Section 4, Article VII of the Constitution is sound and tenable. The provision reads: The Supreme Court, sitting en banc, shall be the sole judge of all contests relating to the election, returns, and qualifications of the President or Vice-President, and may promulgate its rules for the purpose. Petitioner is adamant that the fact that [the provision] does not expressly prohibit [the] creation [of the PET] is not an authority for the Supreme Court to create the same. PET is authorized by the last paragraph of Section 4, Article VII of the Constitution and as supported by the discussions of the Members of the Constitutional Commission, which drafted the present Constitution. The explicit reference by the framers of our Constitution to constitutionalizing what was merely statutory before is not diluted by the absence of a phrase, line or word, mandating the Supreme Court to create a Presidential Electoral Tribunal. Judicial power granted to the Supreme Court by the same Constitution is plenary.

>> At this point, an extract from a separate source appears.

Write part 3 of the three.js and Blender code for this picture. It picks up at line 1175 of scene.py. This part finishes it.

And under the doctrine of necessary implication, the additional jurisdiction bestowed by the last paragraph of Section 4, Article VII of the Constitution to decide presidential and vice-presidential elections contests includes the means necessary to carry it into effect.

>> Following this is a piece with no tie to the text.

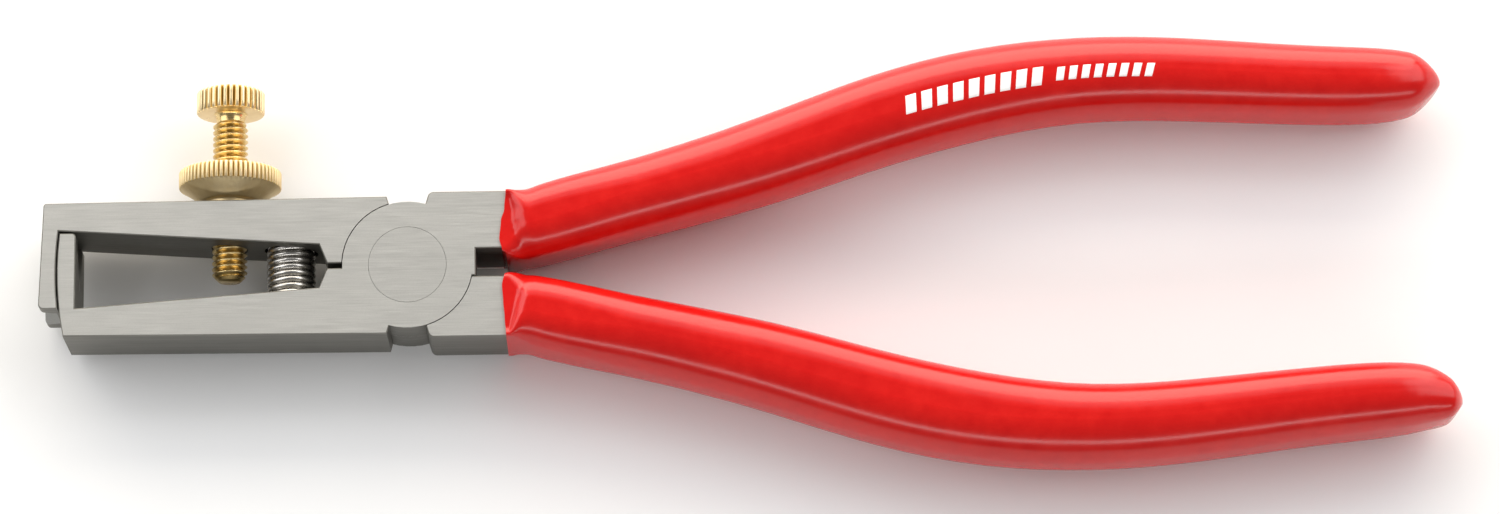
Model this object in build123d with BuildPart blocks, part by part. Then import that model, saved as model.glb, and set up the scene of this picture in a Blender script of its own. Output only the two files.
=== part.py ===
from build123d import *
from math import cos, radians, sqrt, tan
import os

# Adjustable wire-stripping pliers with a lap joint, lying on their back, jaws closed.
# Origin: where the pivot axis meets the rear face of the head.
# +X runs to the handles, +Y to the adjusting screw, +Z out of the front face. Millimetres.

# Head
HEAD_THICKNESS = 8.8
MID = HEAD_THICKNESS / 2
EDGE_BREAK = 0.12           # ground edges of the head
JAW_BACK = 7.95             # from the axis to the outside of a jaw, at the joint
JAW_BACK_TIP = 7.7          # and at the blade end
JAW_INSIDE_TIP = 4.5        # from the axis to the inside of a jaw, at the blade end
JAW_INSIDE_JOINT = 2.5      # and near the joint
JAW_INSIDE_END = -9.9       # where the inside turns in to the closing stop
STOP_START = -9.0
STOP_FACE = 0.3             # half of the slot left between the closing stops
ARM_TOP = 8.42
FRONT_ARM_INSIDE = 1.8      # from the axis to the inside of the front lever's arm
REAR_ARM_INSIDE = 1.45      # and of the rear lever's arm
ARM_END = 11.1              # the head's flat faces stop here
ARM_SHOULDER_ROUND = 0.7
ARM_GAP_START = 7.65        # the front lever closes the gap between the arms here
WEB_START = 5.0             # rear lever's web, behind the gap between the arms
WEB_TOP = 0.5

# Joint
JOINT_RADIUS = 7.3
JOINT_GAP = 0.1
LAP_GAP = 0.05
NOTCH_ANGLE = 16.25         # each side of the notch above and below the joint
RIVET_SHANK_RADIUS = 3.0
RIVET_HEAD_RADIUS = 4.35
RIVET_HEAD_HEIGHT = 2.0
RUNNING_CLEARANCE = 0.04

# Blade legs
INNER_BLADE_RADIUS = 39.2   # outer face of the inner leg, round the pivot
OUTER_BLADE_RADIUS = 39.35  # inner face of the outer leg, round the pivot
OUTER_BLADE_TOP = -40.8
OUTER_BLADE_FOOT = -41.25
OUTER_BLADE_REACH = -4.5    # how far the outer leg passes the axis
INNER_BLADE_INSIDE = -37.15
INNER_BLADE_REACH = 4.22
LEG_FOOT_ROUND = 0.55
LEG_TOP_ROUND = 0.45
JAW_CORNER_ROUND = 0.35
V_MOUTH = 4.4
V_APEX = 0.3                # the two notches just miss each other, closed
V_RELIEF_ANGLE = 16

# Adjusting screw, M4 x 0.7, and its lock nut
SCREW_X = -20.25
SCREW_TIP = -0.6
THREAD_RADIUS = 2.0
THREAD_ROOT_RADIUS = 1.62
THREAD_PITCH = 0.7
THREAD_TOP = 18.05
THREAD_CREST_SHARE = 0.2    # flat top of a ridge, as a share of the pitch
TIP_CHAMFER = 0.8
SCREW_HOLE_RADIUS = 2.05
KNOB_BOTTOM = 19.05
KNOB_HEIGHT = 2.65
KNOB_RADIUS = 3.85
KNOB_FLUTES = 34
KNOB_NECK_RADIUS = 1.6
KNOB_BORE_FLOOR = 0.6       # left over the neck, under the knob's top
NUT_HEIGHT = 4.25
NUT_RADIUS = 5.8
NUT_BAND = 1.95
NUT_SEAT_RADIUS = 2.75
NUT_SEAT_HEIGHT = 0.7
NUT_RIM_RADIUS = 3.45       # inner end of the cone, over the seat
NUT_FLUTES = 64
FLUTE_DEPTH = 0.22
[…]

Petitioner still claims that the PET exercises quasi-judicial power and, thus, its members violate the proscription in Section 12, Article VIII of the Constitution, which reads: SEC. 12. The Members of the Supreme Court and of other courts established by law shall not be designated to any agency performing quasi-judicial or administrative functions. Supreme Court: With the advent of the 1987 Constitution, judicial power was expanded to include "the duty of the courts of justice to settle actual controversies involving rights which are legally demandable and enforceable, and to determine whether or not there has been a grave abuse of discretion amounting to lack or excess of jurisdiction on the part of any branch or instrumentality of the Government." The power was expanded, but it remained absolute.  The set up embodied in the Constitution and statutes characterizes the resolution of electoral contests as essentially an exercise of judicial power.

At the barangay and municipal levels, original and exclusive jurisdiction over election contests is vested in the municipal or metropolitan trial courts and the regional trial courts, respectively. At the higher levels - city, provincial, and regional, as well as congressional and senatorial - exclusive and original jurisdiction is lodged in the COMELEC and in the House of Representatives and Senate Electoral Tribunals, which are not, strictly and literally speaking, courts of law. Although not courts of law, they are, nonetheless, empowered to resolve election contests which involve, in essence, an exercise of judicial power, because of the explicit constitutional empowerment found in Section 2(2), Article IX-C (for the COMELEC) and Section 17, Article VI (for the Senate and House Electoral Tribunals) of the Constitution.  When the COMELEC, the HRET, and the SET decide election contests, their decisions are still subject to judicial review - via a petition for certiorari filed by the proper party - if there is a showing that the decision was rendered with grave abuse of discretion tantamount to lack or excess of jurisdiction. It is beyond cavil that when the Supreme Court, as PET, resolves a presidential or vice-presidential election contest, it performs what is essentially a judicial power.

PET is not simply an agency to which Members of the Court were designated. Once again, the PET, as intended by the framers of the Constitution, is to be an institution independentbut not separate, from the judicial department, i.e., the Supreme Court. A power without the means to use it, is a nullity. The vehicle for the exercise of this power, as intended by the Constitution and specifically mentioned by the Constitutional Commissioners during the discussions on the grant of power to this Court, is the PET.

Petitioners application of the decision in Biraogo v. Philippine Truth Commission to the present case is an unmitigated quantum leap. The decision therein held that the PTC finds justification under Section 17, Article VII of the Constitution. A plain reading of the constitutional provisions, i.e., last paragraph of Section 4 and Section 17, both of Article VII on the Executive Branch, reveals that the two are differently worded and deal with separate powers of the Executive and the Judicial Branches of government. And as previously adverted to, the basis for the constitution of the PET was, in fact, mentioned in the deliberations of the Members of the Constitutional Commission during the drafting of the present Constitution.